Rows from a 3D modeling dataset:
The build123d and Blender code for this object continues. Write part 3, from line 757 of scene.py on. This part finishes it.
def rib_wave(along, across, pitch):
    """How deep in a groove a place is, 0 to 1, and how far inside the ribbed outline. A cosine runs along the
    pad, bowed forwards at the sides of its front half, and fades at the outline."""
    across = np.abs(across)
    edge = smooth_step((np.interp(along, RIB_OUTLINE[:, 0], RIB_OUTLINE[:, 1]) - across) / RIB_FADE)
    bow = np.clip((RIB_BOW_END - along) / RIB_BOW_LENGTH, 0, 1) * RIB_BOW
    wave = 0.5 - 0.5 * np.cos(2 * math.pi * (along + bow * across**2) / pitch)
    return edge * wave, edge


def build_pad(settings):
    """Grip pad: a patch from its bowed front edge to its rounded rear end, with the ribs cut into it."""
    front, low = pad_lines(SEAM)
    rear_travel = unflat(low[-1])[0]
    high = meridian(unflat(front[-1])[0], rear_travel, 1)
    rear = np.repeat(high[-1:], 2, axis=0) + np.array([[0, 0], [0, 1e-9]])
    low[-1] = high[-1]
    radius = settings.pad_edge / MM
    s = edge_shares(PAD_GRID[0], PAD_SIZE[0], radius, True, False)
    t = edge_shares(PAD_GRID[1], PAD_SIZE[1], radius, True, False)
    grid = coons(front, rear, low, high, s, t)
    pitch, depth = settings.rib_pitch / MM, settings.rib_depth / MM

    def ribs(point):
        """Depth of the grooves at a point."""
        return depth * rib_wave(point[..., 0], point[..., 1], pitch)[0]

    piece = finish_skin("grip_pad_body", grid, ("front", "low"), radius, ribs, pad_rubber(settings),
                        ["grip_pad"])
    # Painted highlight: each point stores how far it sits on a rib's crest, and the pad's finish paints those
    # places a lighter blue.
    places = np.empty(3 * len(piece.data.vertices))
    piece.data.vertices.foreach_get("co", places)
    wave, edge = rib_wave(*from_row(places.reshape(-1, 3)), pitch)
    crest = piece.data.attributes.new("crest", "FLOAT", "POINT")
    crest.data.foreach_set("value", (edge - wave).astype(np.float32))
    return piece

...

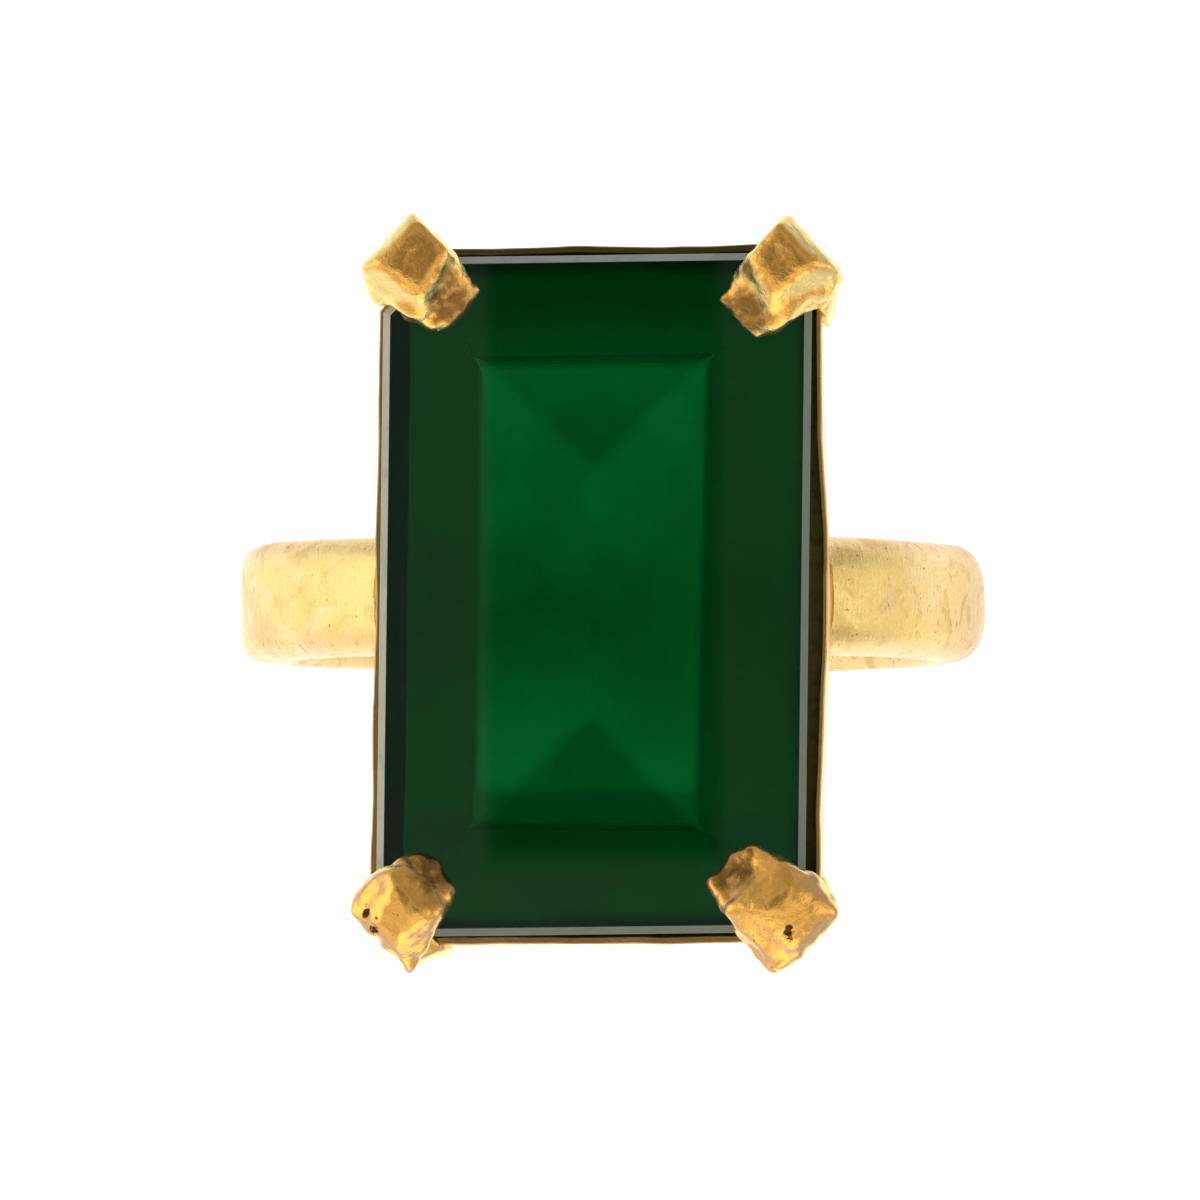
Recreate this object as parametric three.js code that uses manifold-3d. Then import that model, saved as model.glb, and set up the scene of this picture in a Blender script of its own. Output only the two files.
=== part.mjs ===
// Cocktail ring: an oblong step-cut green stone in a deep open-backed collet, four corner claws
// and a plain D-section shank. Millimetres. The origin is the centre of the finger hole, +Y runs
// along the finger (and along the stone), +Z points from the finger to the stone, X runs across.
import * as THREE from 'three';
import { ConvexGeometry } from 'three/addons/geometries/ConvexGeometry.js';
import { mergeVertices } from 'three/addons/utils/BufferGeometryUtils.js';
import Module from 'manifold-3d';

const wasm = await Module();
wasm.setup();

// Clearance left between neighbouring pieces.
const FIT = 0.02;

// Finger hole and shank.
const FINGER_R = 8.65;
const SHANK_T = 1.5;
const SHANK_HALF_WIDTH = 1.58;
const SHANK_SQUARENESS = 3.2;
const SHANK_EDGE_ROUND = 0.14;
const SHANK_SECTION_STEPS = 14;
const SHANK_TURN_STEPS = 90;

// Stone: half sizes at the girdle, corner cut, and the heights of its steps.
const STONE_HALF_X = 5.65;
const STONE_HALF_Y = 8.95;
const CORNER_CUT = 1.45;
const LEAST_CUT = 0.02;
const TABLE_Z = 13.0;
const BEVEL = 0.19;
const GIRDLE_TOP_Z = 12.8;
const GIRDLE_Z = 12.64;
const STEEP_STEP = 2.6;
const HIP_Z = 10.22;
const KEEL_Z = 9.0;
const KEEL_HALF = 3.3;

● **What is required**
Locate the word "scene" in the records above, and return each line that has it.

● **Result**
The build123d and Blender code for this object continues. Write part 3, from line 757 of scene.py on. This part finishes it.
Recreate this object as parametric three.js code that uses manifold-3d. Then import that model, saved as model.glb, and set up the scene of this picture in a Blender script of its own. Output only the two files.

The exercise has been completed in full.